What the lesson covers. First, the core move: a job is a bundle of tasks, and for any single task three things can happen. AI can automate it, doing it instead of you; augment it, helping you do it faster or better while you are still needed; or invent a new task that did not exist before. A task AI can reach in either of the first two ways is exposed, and the load-bearing point of the whole lesson is that exposed does not mean doomed, it means reachable, and reachable can be a gift as easily as a threat. Then which tasks are exposed: today’s AI is strongest at language and thinking-on-a-screen work, so the course’s own puzzle, which is more exposed, a software developer or a human resources manager, resolves toward the software developer, from a World Economic Forum analysis the course cites. The lesson then gets honest about the 2026 evidence, which is early and genuinely contested. One large study found that early-career workers in the most exposed jobs saw a marked employment drop while experienced workers in the same jobs held steady, but the lesson carries the contestation in the same breath: another 2026 analysis of the same jobs finds no such divide between younger and older workers, and that first study’s own authors now trace part of the early drop to other, non-AI factors, while other careful economists find little clear effect on jobs so far. Then it widens to the whole economy. History says we are unlikely to run out of work, since one technology can destroy some work, transform other work, and invent work nobody imagined all at once (when automatic teller machines spread, the number of bank tellers rose for years), with the honest crack that this wave reaches into language and cognitive work as earlier machines did not. The lesson weighs the famous 2023 Goldman Sachs figure, that generative AI could expose the equivalent of 300 million full-time jobs to automation and eventually raise global output around 7 percent, as the dated projection it is and not a measurement, noting the bank itself said the work would be mostly complemented rather than substituted and left the numbers out of its own baseline forecast. Two old ideas, from William Baumol and Robert Solow, explain why the boom may arrive slower than either the boosters or the doomers expect. It closes on who gains and who loses, which the course argues both ways and leaves genuinely unsettled, and then hands you the tool: map your own work.

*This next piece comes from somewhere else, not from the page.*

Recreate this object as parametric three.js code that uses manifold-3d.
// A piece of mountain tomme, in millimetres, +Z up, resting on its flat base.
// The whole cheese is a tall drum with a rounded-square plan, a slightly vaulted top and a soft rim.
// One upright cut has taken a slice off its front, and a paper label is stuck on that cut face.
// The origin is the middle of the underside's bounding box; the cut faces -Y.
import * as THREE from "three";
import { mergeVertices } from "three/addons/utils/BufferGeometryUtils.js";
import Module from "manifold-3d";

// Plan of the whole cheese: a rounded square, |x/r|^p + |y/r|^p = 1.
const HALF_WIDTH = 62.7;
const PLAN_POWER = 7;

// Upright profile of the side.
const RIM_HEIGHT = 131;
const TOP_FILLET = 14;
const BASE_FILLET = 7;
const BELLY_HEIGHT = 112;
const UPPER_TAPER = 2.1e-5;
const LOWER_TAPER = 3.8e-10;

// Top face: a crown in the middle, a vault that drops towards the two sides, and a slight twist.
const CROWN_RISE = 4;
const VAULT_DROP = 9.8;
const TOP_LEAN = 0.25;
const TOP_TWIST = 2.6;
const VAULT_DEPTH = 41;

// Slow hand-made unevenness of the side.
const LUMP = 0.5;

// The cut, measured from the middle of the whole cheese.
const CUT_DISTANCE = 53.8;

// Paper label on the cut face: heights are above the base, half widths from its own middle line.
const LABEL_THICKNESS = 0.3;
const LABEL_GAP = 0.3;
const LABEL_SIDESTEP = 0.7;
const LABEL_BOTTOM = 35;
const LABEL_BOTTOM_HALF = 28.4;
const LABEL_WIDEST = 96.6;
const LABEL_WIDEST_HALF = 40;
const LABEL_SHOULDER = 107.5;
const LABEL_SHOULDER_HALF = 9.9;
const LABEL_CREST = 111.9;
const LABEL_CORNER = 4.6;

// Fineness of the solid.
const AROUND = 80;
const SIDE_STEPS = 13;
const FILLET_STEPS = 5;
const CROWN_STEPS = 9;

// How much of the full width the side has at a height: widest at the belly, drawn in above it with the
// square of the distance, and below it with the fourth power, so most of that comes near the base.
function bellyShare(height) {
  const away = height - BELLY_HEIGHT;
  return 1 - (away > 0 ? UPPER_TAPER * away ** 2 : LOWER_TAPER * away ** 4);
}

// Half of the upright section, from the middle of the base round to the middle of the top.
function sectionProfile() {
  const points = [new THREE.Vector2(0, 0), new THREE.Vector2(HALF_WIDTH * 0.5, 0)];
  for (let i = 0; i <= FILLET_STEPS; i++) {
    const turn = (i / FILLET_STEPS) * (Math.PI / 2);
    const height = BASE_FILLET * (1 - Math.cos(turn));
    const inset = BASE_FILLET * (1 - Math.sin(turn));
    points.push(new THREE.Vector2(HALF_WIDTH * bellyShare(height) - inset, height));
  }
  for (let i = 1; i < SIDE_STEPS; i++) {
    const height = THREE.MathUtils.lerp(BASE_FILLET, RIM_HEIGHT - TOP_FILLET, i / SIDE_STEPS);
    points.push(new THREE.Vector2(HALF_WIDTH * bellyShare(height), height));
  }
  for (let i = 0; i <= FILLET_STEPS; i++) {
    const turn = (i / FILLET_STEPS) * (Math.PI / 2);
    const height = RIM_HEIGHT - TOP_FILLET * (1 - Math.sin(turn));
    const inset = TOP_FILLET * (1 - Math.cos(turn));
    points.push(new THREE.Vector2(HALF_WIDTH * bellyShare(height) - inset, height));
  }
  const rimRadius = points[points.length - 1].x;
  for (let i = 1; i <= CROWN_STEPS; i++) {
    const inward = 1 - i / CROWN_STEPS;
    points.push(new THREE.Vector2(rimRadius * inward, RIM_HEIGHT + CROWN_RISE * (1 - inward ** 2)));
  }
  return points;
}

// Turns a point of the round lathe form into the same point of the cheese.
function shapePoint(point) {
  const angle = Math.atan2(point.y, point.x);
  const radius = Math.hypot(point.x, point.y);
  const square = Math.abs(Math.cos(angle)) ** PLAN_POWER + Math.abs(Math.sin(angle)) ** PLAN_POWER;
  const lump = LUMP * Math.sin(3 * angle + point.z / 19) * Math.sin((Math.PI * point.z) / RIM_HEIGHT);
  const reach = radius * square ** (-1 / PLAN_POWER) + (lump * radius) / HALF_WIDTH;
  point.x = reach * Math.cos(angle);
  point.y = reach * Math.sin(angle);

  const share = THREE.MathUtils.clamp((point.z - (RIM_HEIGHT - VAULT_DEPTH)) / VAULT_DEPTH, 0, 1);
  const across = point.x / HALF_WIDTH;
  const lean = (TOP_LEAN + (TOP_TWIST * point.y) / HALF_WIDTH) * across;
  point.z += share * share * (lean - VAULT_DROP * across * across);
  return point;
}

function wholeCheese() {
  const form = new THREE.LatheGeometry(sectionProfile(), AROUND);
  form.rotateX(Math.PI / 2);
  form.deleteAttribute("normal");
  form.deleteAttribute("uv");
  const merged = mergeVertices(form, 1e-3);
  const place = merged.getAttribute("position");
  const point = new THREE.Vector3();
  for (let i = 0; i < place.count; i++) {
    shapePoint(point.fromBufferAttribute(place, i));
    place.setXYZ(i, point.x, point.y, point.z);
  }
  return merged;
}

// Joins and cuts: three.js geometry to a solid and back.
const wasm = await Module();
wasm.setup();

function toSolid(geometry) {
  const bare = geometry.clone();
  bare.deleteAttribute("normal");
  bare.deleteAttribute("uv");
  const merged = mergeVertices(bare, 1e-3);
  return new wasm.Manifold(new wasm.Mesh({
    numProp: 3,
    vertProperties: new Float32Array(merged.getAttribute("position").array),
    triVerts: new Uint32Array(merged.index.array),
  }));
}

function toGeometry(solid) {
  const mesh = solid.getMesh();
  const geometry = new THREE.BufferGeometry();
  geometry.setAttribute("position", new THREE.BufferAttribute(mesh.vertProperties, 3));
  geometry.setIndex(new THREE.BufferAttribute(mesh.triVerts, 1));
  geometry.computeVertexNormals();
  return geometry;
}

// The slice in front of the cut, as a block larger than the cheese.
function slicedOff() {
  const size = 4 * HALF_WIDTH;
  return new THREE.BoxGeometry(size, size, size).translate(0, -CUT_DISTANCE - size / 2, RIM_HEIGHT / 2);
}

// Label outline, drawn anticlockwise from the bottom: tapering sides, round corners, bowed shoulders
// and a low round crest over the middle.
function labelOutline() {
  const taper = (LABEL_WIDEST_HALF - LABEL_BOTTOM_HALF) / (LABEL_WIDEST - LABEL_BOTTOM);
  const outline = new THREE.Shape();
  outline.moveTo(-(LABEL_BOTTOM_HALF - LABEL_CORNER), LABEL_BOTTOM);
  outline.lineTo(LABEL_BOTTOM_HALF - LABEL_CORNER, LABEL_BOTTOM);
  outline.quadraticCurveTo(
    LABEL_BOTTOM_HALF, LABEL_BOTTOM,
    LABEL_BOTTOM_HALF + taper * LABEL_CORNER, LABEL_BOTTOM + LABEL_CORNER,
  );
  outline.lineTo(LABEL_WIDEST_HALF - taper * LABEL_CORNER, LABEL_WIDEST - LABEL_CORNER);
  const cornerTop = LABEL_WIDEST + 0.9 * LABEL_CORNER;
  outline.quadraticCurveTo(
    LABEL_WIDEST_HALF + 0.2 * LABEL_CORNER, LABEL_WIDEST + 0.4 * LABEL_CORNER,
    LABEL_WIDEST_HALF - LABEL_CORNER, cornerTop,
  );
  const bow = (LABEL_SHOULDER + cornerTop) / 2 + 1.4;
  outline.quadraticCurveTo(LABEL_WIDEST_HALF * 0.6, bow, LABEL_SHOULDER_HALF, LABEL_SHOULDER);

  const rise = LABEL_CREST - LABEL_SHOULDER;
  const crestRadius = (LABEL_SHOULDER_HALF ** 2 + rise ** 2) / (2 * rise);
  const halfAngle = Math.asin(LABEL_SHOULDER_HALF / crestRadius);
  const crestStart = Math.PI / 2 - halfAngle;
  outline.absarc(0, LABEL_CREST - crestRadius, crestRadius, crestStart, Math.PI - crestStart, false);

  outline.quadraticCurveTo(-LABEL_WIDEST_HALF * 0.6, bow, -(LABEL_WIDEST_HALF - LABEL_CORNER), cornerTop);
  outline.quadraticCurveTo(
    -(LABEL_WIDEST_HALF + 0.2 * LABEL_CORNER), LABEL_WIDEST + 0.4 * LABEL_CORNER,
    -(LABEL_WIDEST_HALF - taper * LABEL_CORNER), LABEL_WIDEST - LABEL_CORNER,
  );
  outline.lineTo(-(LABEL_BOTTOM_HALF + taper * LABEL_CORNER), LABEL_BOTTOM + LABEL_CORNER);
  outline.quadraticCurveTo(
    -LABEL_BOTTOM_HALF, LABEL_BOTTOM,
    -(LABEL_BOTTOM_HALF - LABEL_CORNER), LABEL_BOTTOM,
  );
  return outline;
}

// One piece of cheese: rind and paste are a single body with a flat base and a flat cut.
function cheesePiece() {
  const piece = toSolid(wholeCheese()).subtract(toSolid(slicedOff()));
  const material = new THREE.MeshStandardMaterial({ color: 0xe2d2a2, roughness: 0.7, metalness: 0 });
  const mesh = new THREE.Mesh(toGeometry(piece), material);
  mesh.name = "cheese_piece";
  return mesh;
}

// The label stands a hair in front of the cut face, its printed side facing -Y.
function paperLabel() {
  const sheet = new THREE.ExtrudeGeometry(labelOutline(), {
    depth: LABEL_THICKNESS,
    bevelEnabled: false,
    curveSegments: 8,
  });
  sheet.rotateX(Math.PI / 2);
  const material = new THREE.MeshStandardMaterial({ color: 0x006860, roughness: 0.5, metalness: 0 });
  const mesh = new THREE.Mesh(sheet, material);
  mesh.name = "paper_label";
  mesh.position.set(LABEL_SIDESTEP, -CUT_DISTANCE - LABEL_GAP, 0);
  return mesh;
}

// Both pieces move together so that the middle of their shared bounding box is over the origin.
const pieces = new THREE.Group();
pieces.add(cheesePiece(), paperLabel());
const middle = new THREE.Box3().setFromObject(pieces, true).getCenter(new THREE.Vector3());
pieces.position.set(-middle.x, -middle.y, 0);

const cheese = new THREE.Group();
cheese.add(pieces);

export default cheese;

Why this order. The lesson starts with the one move that reframes the fear, tasks not titles, then applies it at rising scale: your single job, then the whole economy, then the money and the history, then who gains and loses, and finally back to your own work with a tool in hand. The task framework comes first because every later answer reads through it: the ATM history, the contested labor evidence, even the Goldman headline all say the same thing the framework says, that a great deal of work is reachable, and reachable is not the same as gone. The practice runs a sorting warm-up and a map-your-own-job exercise, with an optional plain conversation in Clawless where the model is a sounding board and never an oracle about your real career. The next lesson turns from what AI does to your work to what AI does to what you can trust: the same technology that drafts your emails can also flood the world with convincing false words, images, and voices at a scale we have never seen. It is where the track lands, because the point was never fear. It was standing on solid ground.